On this occasion, Bryce wanted a more organic and rough-at-the-edges sensibility. So he had Aaron — a respected producer outside of the band — build a studio, into which the group was corralled for an old fashioned, spit and sawdust recording session.

“We were over the last several years more and more isolated,” Bryce explains.

“My brother and I were writing separately. Matt was writing separately. It was very compartmentalised — which worked. But I wanted to push through into some new spaces, sonically. This is a more collaborative album. My brother built a studio where we could all be and could go crazy after a few days.
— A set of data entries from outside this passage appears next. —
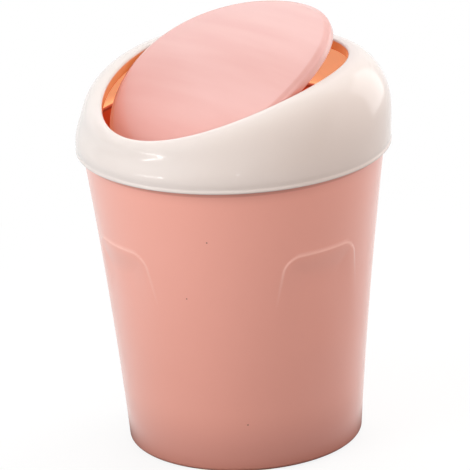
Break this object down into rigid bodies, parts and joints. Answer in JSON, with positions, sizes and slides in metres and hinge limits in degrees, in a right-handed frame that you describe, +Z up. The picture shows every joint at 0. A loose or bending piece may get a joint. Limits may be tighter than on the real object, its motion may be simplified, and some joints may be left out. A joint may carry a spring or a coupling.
{
  "type": "countertop trash can with swing lid",
  "caption": "Small tapered countertop bin with a lift-off collar whose dipped oval mouth holds a rocking lid on two moulded pivot pins.",
  "frame": {"origin": "centre of the base, on the plane the foot ring stands on", "axes": "+Z up along the bucket's axis, +X along the lid's pivot axis, -Y towards the low front of the mouth"},
  "size_m": [0.134, 0.1347, 0.1822],
  "materials": {
    "bucket_plastic": "satin pink moulded plastic",
    "collar_plastic": "glossy warm white moulded plastic",
    "lid_plastic": "glossy light pink moulded plastic"
  },
  "bodies": {
    "bucket": {"bucket": "bucket_plastic"},
    "collar": {"collar": "collar_plastic"},
    "lid": {"swing_lid": "lid_plastic"}
  },
  "joints": [
    {"name": "collar_lift", "type": "slide", "parent": "bucket", "child": "collar", "axis": [0, 0, 1], "range_m": [0, 0.06]},
    {"name": "lid_swing", "type": "hinge", "parent": "collar", "child": "lid", "pos_m": [0, -0.00073, 0.15253], "axis": [1, 0, 0], "range_deg": [-63.8, 26.2]}
  ]
}
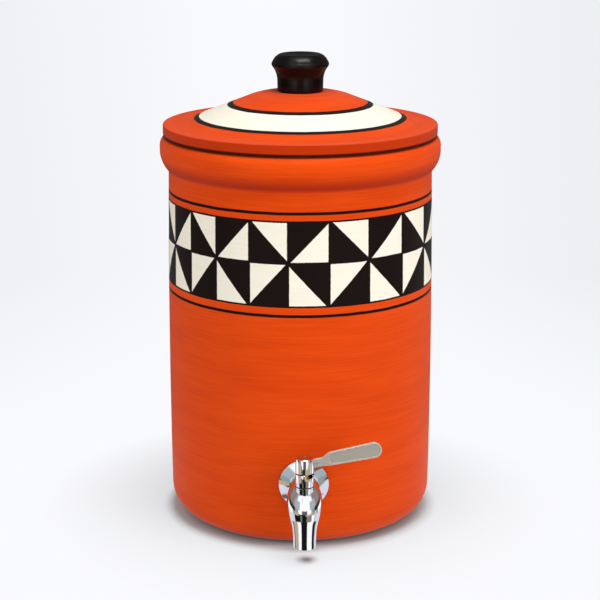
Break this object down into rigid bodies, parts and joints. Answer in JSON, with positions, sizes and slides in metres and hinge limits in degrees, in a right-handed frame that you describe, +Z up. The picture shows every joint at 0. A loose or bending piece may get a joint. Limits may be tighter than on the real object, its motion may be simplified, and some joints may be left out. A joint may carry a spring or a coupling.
{
  "type": "water jar",
  "caption": "Round terracotta water jar with a rolled collar, a domed lift-off lid with a turned knob, and a quarter-turn lever tap low on its wall.",
  "frame": {"origin": "centre of the jar's flat base, on the jar's axis", "axes": "+Z up along the jar's axis, -Y out of the jar along the tap's shank, +X along the lever when the tap is closed"},
  "size_m": [0.2338, 0.2667, 0.3914],
  "materials": {
    "painted_clay": "satin",
    "black_wood": "gloss lacquer",
    "chrome": "polished",
    "stainless": "satin",
    "zinc_steel": "plated",
    "brass": "machined",
    "rubber": "matt",
    "seal_plastic": "matt"
  },
  "bodies": {
    "jar": {"jar": "painted_clay", "tap_body": "chrome", "rosette": "chrome", "outer_washer": "rubber", "inner_washer": "rubber", "backing_washer": "stainless", "lock_nut": "stainless", "inlet_seat": "seal_plastic", "thrust_washer": "seal_plastic", "bonnet_gasket": "rubber", "bonnet": "chrome"},
    "lid": {"lid": "painted_clay", "knob": "black_wood", "knob_washer": "zinc_steel", "knob_screw": "zinc_steel"},
    "lever": {"lever_hub": "chrome", "lever": "stainless", "hub_screw": "zinc_steel", "index_disc": "chrome", "plug_spindle": "brass", "spindle_o_rings": "rubber"}
  },
  "joints": [
    {"name": "lid_lift", "type": "slide", "parent": "jar", "child": "lid", "axis": [0, 0, 1], "range_m": [0, 0.12]},
    {"name": "lever_turn", "type": "hinge", "parent": "jar", "child": "lever", "pos_m": [0, -0.13744, 0.07685], "axis": [0, 0, 1], "range_deg": [-90, 0]}
  ]
}
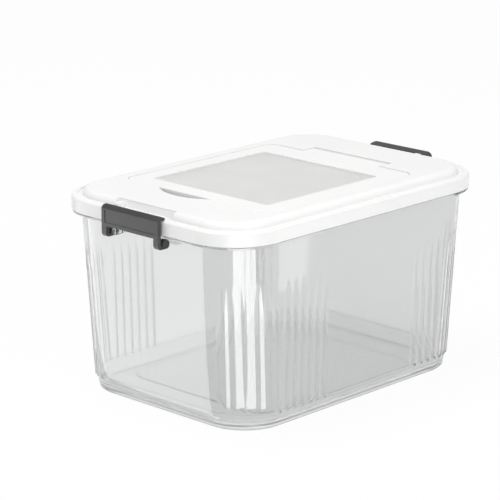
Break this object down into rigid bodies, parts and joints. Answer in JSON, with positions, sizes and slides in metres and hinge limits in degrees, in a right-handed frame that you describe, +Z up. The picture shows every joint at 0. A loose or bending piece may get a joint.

It’s not that we are not proud of the other records. We felt we had done as much in that direction as we could.”


Safe Harbour isn’t just about the big names. The visual art, dance and video installation components and the real gems, arguably, are further down the bill. Dessner has a parallel career as writer, arranger and performer of contemporary (ie modern classical) music. Indeed, it was through contemporary music the Yale-educated player earned a living when The National were still bumping along in the club circuit.

To that end, he has arranged for one of his favourite contemporary groups, Dublin’s Crash Ensemble to premiere a new collaboration by Emily Hall and playwright Enda Walsh this Friday at the Everyman. The concert will also feature actor Cillian Murphy and works by Linda Buckley and Bryce himself.
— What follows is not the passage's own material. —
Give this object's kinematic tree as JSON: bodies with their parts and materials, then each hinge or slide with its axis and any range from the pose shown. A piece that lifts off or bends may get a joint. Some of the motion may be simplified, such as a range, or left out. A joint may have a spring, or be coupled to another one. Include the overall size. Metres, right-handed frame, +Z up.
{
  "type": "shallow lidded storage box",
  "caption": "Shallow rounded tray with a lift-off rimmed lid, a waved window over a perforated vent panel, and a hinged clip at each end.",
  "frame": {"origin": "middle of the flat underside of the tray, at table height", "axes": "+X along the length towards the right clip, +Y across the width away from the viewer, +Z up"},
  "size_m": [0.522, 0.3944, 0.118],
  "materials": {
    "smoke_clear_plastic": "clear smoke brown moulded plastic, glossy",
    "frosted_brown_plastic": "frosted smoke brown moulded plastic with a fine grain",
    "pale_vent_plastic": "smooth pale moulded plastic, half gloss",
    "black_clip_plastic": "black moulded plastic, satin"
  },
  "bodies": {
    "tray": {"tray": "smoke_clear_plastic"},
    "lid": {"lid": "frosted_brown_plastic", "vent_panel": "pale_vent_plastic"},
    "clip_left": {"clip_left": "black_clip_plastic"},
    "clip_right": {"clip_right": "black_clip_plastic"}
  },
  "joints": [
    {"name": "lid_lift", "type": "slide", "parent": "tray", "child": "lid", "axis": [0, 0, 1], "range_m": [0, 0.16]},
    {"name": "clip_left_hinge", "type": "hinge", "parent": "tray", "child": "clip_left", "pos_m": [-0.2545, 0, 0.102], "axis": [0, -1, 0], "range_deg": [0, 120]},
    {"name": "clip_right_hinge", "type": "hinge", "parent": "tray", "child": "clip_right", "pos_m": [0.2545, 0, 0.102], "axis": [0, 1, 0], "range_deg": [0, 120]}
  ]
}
“It’s quite an exciting event,” he says, agreeing that it is important the festival showcase new original works. “We have an amazing team. That event really is the centre-piece of the festival this year.”

Dessner has curated large-scale musical events in the past. He oversees the Music Now festival in Cincinnati. He has also programmed innovative bills in Berlin and Copenhagen. But these are major European capitals — rather than the second city of a small(ish ) country. Why Cork?

“I’ve been several times and I know Cork well,” he says. “It’s a small city in a country that has one of the best audiences for live music in the world. Music is of outsize importance in Ireland.

“You measure the size of the country compared to its influence, whether that be in pop music or Irish traditional music or contemporary classical — and it’s really quite profound. That is something that draws artists… We also find the people really warm and open and curious.”

  • The National play at Cork Opera House on Saturday as part of Sounds From A Safe Harbour
  • Sleep Well Beast is out now


Harbour Lights: best of the weekend


Crash Ensemble perform Linda Buckley, Bryce Dessner and Emily Hall (with text by Enda Walsh), opened by Cillian Murphy. Friday, 7pm


Lisa Hannigan with RTE Symphony Orchestra and Aaron Dessner, Thursday, 8pm

Bon Iver, Friday 10pm

The National, Saturday10pm


Fionn Regan, Friday 7.30pm

Iarla Ó Lionáird and Steve Cooney, Saturday, 7.30pm

Saint Sister, Slow Moving Clouds, Sunday, 7.30pm


The Possibilities Are Endless film screening, introduced by Cillian Murphy, Saturday, 5pm.


Ragnar Kjartansson: Guilt Trip

The Icelandic artist’s short film will be shown at the gallery from Thursday through the weekend.


Some of the big gigs are sold out, but several of the stars will be showing up at the smaller free gigs that will also feed into the collaborative vibe around the festival.